- [STATED EXERCISE] Pick out each line of the records that includes the string "shown", and copy it.

- [RECORDS]

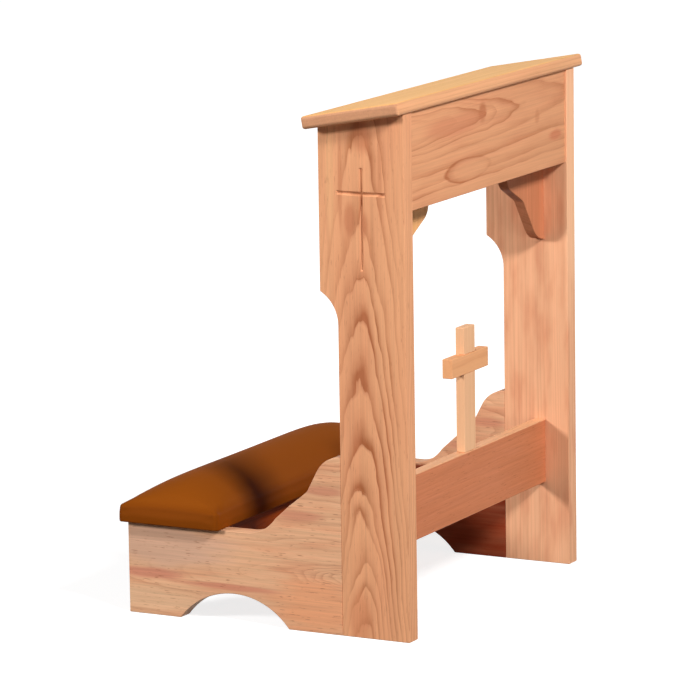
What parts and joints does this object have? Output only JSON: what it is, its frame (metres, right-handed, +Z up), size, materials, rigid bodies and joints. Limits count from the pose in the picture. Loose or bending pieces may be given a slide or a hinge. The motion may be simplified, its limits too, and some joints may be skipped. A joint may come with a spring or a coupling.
{
  "type": "prie-dieu",
  "caption": "Free-standing oak prie-dieu with a sloping desk top, coved uprights, book shelf on ogee brackets, a small standing cross and a padded kneeler on shaped sides.",
  "frame": {"origin": "on the floor, under the middle of the whole piece", "axes": "+X across the desk, +Y from the desk to the kneeler at the rear, +Z up"},
  "size_m": [0.645, 0.5044, 0.8228],
  "materials": {
    "oak": "satin lacquer",
    "oak_light": "satin lacquer",
    "birch": "sanded",
    "foam": "open-cell foam",
    "vinyl": "smooth vinyl",
    "steel": "zinc plated"
  },
  "bodies": {
    "root": {"left_upright": "oak", "right_upright": "oak", "apron": "oak", "book_shelf": "oak", "left_bracket": "oak", "right_bracket": "oak", "front_rail": "oak", "kneeler_front_rail": "oak", "kneeler_rear_rail": "oak", "left_top_cleat": "oak", "right_top_cleat": "oak", "left_pad_cleat": "oak", "right_pad_cleat": "oak", "left_kneeler_side": "oak_light", "right_kneeler_side": "oak_light", "desk_top": "oak_light", "cross_post": "oak_light", "cross_arm": "oak_light", "kneeler_board": "birch", "side_joint_dowels": "birch", "rail_dowels": "birch", "apron_dowels": "birch", "bracket_dowels": "birch", "cross_dowel": "birch", "kneeler_rail_dowels": "birch", "kneeler_foam": "foam", "kneeler_cover": "vinyl", "top_cleat_screws": "steel", "desk_top_screws": "steel", "pad_cleat_screws": "steel", "pad_screws": "steel"}
  },
  "joints": []
}
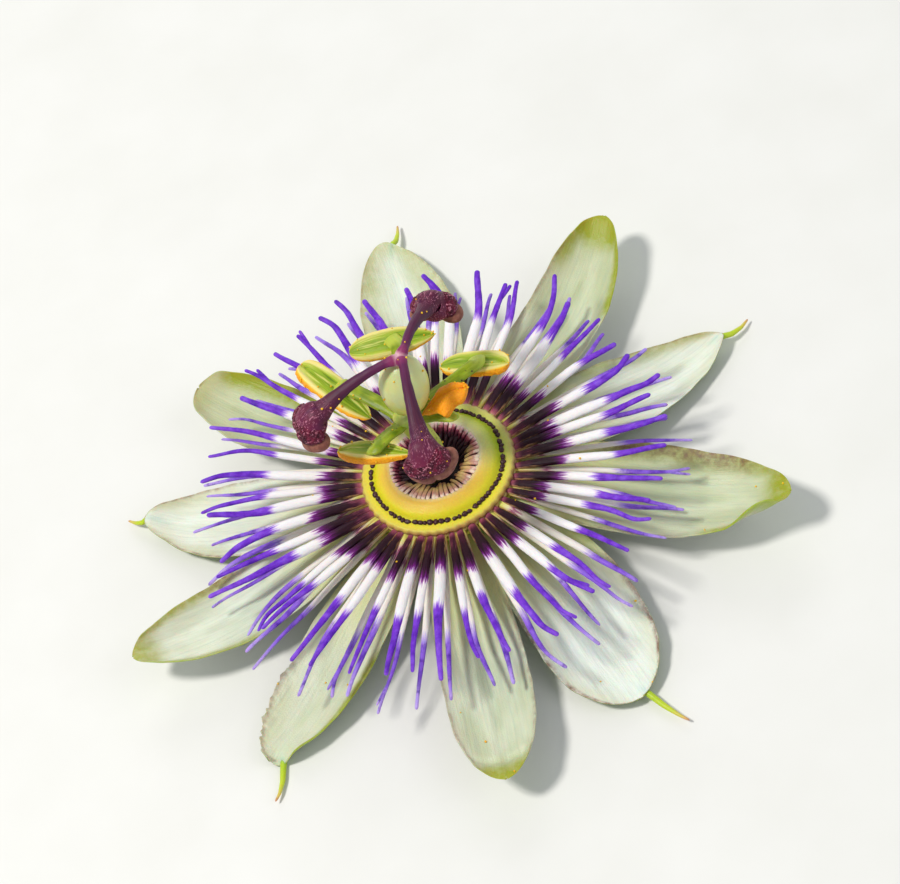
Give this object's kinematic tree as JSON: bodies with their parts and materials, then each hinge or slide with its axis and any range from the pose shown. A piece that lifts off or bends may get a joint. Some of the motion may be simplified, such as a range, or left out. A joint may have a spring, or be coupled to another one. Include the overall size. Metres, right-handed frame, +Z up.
{
  "type": "passion flower",
  "caption": "Open passion flower, picked with a stub of stalk: pale sepals and petals, banded violet corona filaments, green stamens and a raised ovary with maroon styles.",
  "frame": {"origin": "middle of the flower's outline seen from above, on the surface that it rests on", "axes": "+Z up along the axis of the flower, from its stalk to its styles; -Y is the side that the picture is taken from"},
  "size_m": [0.095, 0.094, 0.0365],
  "materials": {
    "sepal": "satin, pale greenish white with a greener back and horn",
    "petal": "satin, near white with olive green tips",
    "bract": "satin leaf green with pale veins",
    "stalk": "satin green",
    "cup": "matte pale green",
    "corona": "satin, banded dark maroon, white and violet",
    "disc": "smooth waxy yellow green",
    "dark_fringe": "matte dark maroon",
    "stamen": "satin light green with purple specks",
    "anther": "green back with powdery orange pollen",
    "ovary": "smooth waxy pale green",
    "style": "satin dark purple",
    "stigma": "grainy maroon purple"
  },
  "bodies": {
    "root": {"anther_1": "anther", "anther_2": "anther", "anther_3": "anther", "anther_4": "anther", "anther_5": "anther", "bract_1": "bract", "bract_2": "bract", "bract_3": "bract", "column": "ovary", "corona_disc": "disc", "corona_inner_row": "dark_fringe", "corona_lower_row": "corona", "corona_upper_row": "corona", "floral_cup": "cup", "operculum": "dark_fringe", "ovary": "ovary", "petal_1": "petal", "petal_2": "petal", "petal_3": "petal", "petal_4": "petal", "petal_5": "petal", "sepal_1": "sepal", "sepal_2": "sepal", "sepal_3": "sepal", "sepal_4": "sepal", "sepal_5": "sepal", "stalk": "stalk", "stamen_filament_1": "stamen", "stamen_filament_2": "stamen", "stamen_filament_3": "stamen", "stamen_filament_4": "stamen", "stamen_filament_5": "stamen", "stigma_1": "stigma", "stigma_2": "stigma", "stigma_3": "stigma", "style_1": "style", "style_2": "style", "style_3": "style"}
  },
  "joints": []
}
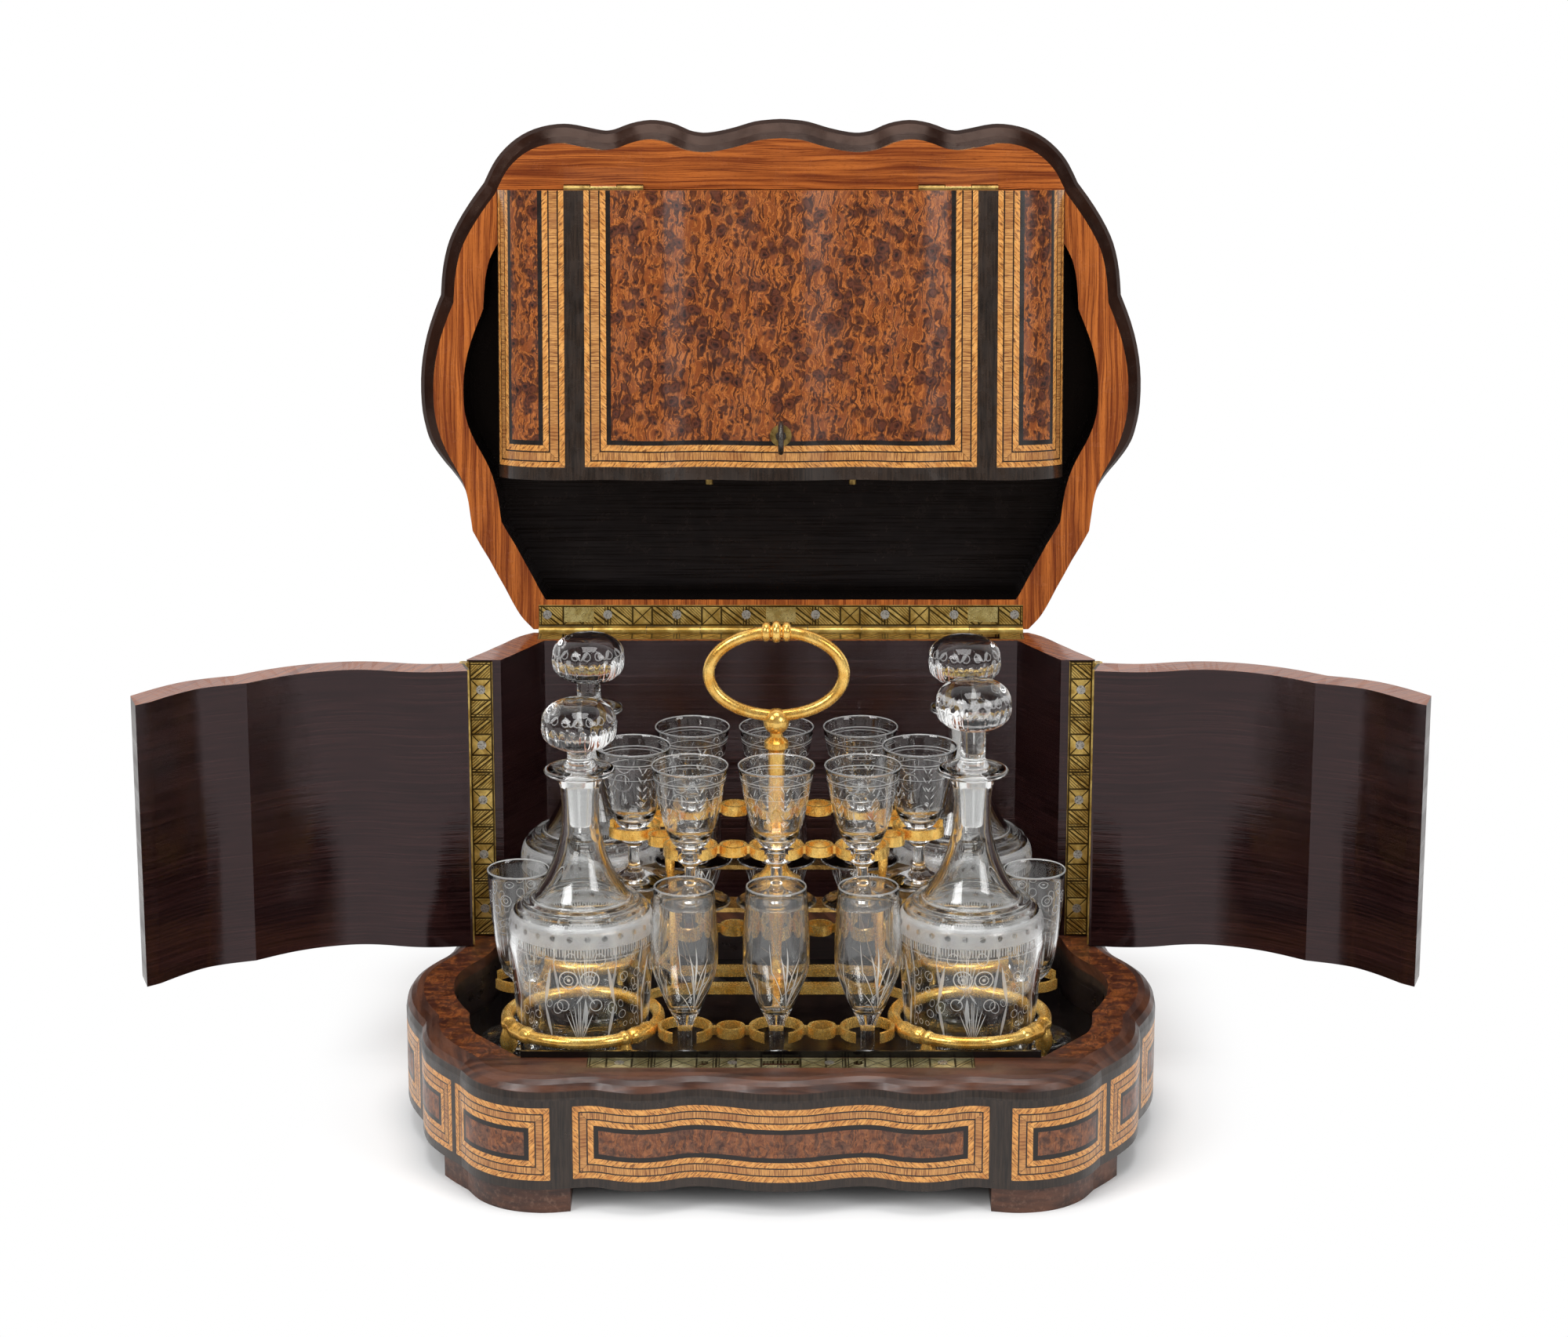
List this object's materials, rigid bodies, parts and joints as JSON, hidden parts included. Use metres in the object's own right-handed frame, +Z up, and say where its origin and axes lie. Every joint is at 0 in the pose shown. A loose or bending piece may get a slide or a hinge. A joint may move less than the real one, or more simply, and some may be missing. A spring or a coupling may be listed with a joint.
{
  "type": "liqueur cabinet",
  "caption": "Serpentine inlaid wooden drinks case, its lid, fall front and side doors open round a lift-out metal stand of stoppered carafes and stemmed glasses.",
  "frame": {"origin": "on the surface the cabinet stands on, below the middle of the box around the whole opened cabinet", "axes": "+X to the right seen from the front, +Y to the back where the lid is hinged, +Z up"},
  "size_m": [0.583, 0.328, 0.4268],
  "materials": {
    "burl": "glossy burl veneer",
    "marquetry": "glossy inlaid veneer",
    "dark_wood": "polished ebonised wood",
    "mahogany": "polished",
    "tray_black": "black lacquer",
    "old_brass": "engraved, aged",
    "gilt": "polished gilt",
    "shelf_brass": "satin",
    "steel": "worn",
    "key_steel": "dark",
    "crystal": "clear, etched"
  },
  "bodies": {
    "base": {"plinth_carcass": "marquetry", "plinth_rim": "burl", "well_floor": "mahogany", "plinth_feet": "mahogany", "front_bead": "dark_wood", "strike_strip": "old_brass", "back_wall": "dark_wood", "return_left": "burl", "return_right": "burl", "wall_hinge_leaf": "old_brass", "pillar_leaves": "old_brass", "door_pins": "old_brass", "base_screws": "steel"},
    "lid_pin": {"lid_hinge_pin": "old_brass"},
    "lid": {"lid_frame": "burl", "lid_top_panel": "marquetry", "lid_hinge_leaf": "old_brass", "stop_lugs": "old_brass", "lid_screws": "steel", "flap_rim_leaves": "old_brass"},
    "flap": {"flap_panel": "marquetry", "flap_leaves": "old_brass", "lock_fittings": "old_brass"},
    "lock_bolt": {"lock_bolt": "old_brass"},
    "key": {"key": "key_steel"},
    "door_left": {"door_left": "marquetry", "door_leaf_left": "old_brass"},
    "door_right": {"door_right": "marquetry", "door_leaf_right": "old_brass"},
    "stand": {"serving_tray": "tray_black", "lower_frame": "gilt", "shelf": "shelf_brass", "columns": "gilt", "upper_chain": "gilt", "post_handle": "gilt", "flute_front_left": "crystal", "flute_front_middle": "crystal", "flute_front_right": "crystal", "flute_back_left": "crystal", "flute_back_middle": "crystal", "flute_back_right": "crystal", "tall_glass_left": "crystal", "tall_glass_right": "crystal"},
    "carafe_front_left": {"carafe_front_left": "crystal"},
    "stopper_front_left": {"stopper_front_left": "crystal"},
    "carafe_front_right": {"carafe_front_right": "crystal"},
    "stopper_front_right": {"stopper_front_right": "crystal"},
    "carafe_back_left": {"carafe_back_left": "crystal"},
    "stopper_back_left": {"stopper_back_left": "crystal"},
    "carafe_back_right": {"carafe_back_right": "crystal"},
    "stopper_back_right": {"stopper_back_right": "crystal"},
    "goblet_front_left": {"goblet_front_left": "crystal"},
    "goblet_front_middle": {"goblet_front_middle": "crystal"},
    "goblet_front_right": {"goblet_front_right": "crystal"},
    "goblet_back_left": {"goblet_back_left": "crystal"},
    "goblet_back_middle": {"goblet_back_middle": "crystal"},
    "goblet_back_right": {"goblet_back_right": "crystal"},
    "goblet_side_left": {"goblet_side_left": "crystal"},
    "goblet_side_right": {"goblet_side_right": "crystal"}
  },
  "joints": [
    {"name": "lid_swing", "type": "hinge", "parent": "base", "child": "lid_pin", "pos_m": [0, 0.074, 0.1963], "axis": [-1, 0, 0], "range_deg": [-73.9, 0]},
    {"name": "lid_close", "type": "hinge", "parent": "lid_pin", "child": "lid", "pos_m": [0, 0.074, 0.1963], "axis": [-1, 0, 0], "range_deg": [-25, 0]},
    {"name": "flap_fold", "type": "hinge", "parent": "lid", "child": "flap", "pos_m": [0, 0.10602, 0.40081], "axis": [1, 0, 0], "range_deg": [-90, 0]},
    {"name": "key_turn", "type": "hinge", "parent": "flap", "child": "key", "pos_m": [0, 0.08261, 0.2901], "axis": [0, -0.988, 0.1547], "range_deg": [0, 90]},
    {"name": "bolt_throw", "type": "slide", "parent": "flap", "child": "lock_bolt", "axis": [0, -0.1547, -0.988], "range_m": [0, 0.0045]},
    {"name": "door_left_turn", "type": "hinge", "parent": "base", "child": "door_left", "pos_m": [-0.14596, 0.0245, 0.0617], "axis": [0, 0, -1], "range_deg": [-74, 30]},
    {"name": "door_right_turn", "type": "hinge", "parent": "base", "child": "door_right", "pos_m": [0.14596, 0.0245, 0.0617], "axis": [0, 0, 1], "range_deg": [-74, 30]},
    {"name": "stand_lift", "type": "slide", "parent": "base", "child": "stand", "axis": [0, 0, 1], "range_m": [0, 0.15]},
    {"name": "carafe_front_left_lift", "type": "slide", "parent": "stand", "child": "carafe_front_left", "axis": [0, 0, 1], "range_m": [0, 0.06]},
    {"name": "stopper_front_left_lift", "type": "slide", "parent": "carafe_front_left", "child": "stopper_front_left", "axis": [0, 0, 1], "range_m": [0, 0.04]},
    {"name": "carafe_front_right_lift", "type": "slide", "parent": "stand", "child": "carafe_front_right", "axis": [0, 0, 1], "range_m": [0, 0.06]},
    {"name": "stopper_front_right_lift", "type": "slide", "parent": "carafe_front_right", "child": "stopper_front_right", "axis": [0, 0, 1], "range_m": [0, 0.04]},
    {"name": "carafe_back_left_lift", "type": "slide", "parent": "stand", "child": "carafe_back_left", "axis": [0, 0, 1], "range_m": [0, 0.06]},
    {"name": "stopper_back_left_lift", "type": "slide", "parent": "carafe_back_left", "child": "stopper_back_left", "axis": [0, 0, 1], "range_m": [0, 0.04]},
    {"name": "carafe_back_right_lift", "type": "slide", "parent": "stand", "child": "carafe_back_right", "axis": [0, 0, 1], "range_m": [0, 0.06]},
    {"name": "stopper_back_right_lift", "type": "slide", "parent": "carafe_back_right", "child": "stopper_back_right", "axis": [0, 0, 1], "range_m": [0, 0.04]},
    {"name": "goblet_front_left_lift", "type": "slide", "parent": "stand", "child": "goblet_front_left", "axis": [0, 0, 1], "range_m": [0, 0.016]},
    {"name": "goblet_front_middle_lift", "type": "slide", "parent": "stand", "child": "goblet_front_middle", "axis": [0, 0, 1], "range_m": [0, 0.016]},
    {"name": "goblet_front_right_lift", "type": "slide", "parent": "stand", "child": "goblet_front_right", "axis": [0, 0, 1], "range_m": [0, 0.016]},
    {"name": "goblet_back_left_lift", "type": "slide", "parent": "stand", "child": "goblet_back_left", "axis": [0, 0, 1], "range_m": [0, 0.016]},
    {"name": "goblet_back_middle_lift", "type": "slide", "parent": "stand", "child": "goblet_back_middle", "axis": [0, 0, 1], "range_m": [0, 0.016]},
    {"name": "goblet_back_right_lift", "type": "slide", "parent": "stand", "child": "goblet_back_right", "axis": [0, 0, 1], "range_m": [0, 0.016]},
    {"name": "goblet_side_left_lift", "type": "slide", "parent": "stand", "child": "goblet_side_left", "axis": [0, 0, 1], "range_m": [0, 0.016]},
    {"name": "goblet_side_right_lift", "type": "slide", "parent": "stand", "child": "goblet_side_right", "axis": [0, 0, 1], "range_m": [0, 0.016]}
  ],
  "couplings": [
    {"joint": "flap_fold", "follows": "lid_swing", "ratio": 1.2179},
    {"joint": "key_turn", "follows": "bolt_throw", "rad_per_m": 349.06}
  ]
}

- [SOLUTION]
Give this object's kinematic tree as JSON: bodies with their parts and materials, then each hinge or slide with its axis and any range from the pose shown. A piece that lifts off or bends may get a joint. Some of the motion may be simplified, such as a range, or left out. A joint may have a spring, or be coupled to another one. Include the overall size. Metres, right-handed frame, +Z up.
List this object's materials, rigid bodies, parts and joints as JSON, hidden parts included. Use metres in the object's own right-handed frame, +Z up, and say where its origin and axes lie. Every joint is at 0 in the pose shown. A loose or bending piece may get a slide or a hinge. A joint may move less than the real one, or more simply, and some may be missing. A spring or a coupling may be listed with a joint.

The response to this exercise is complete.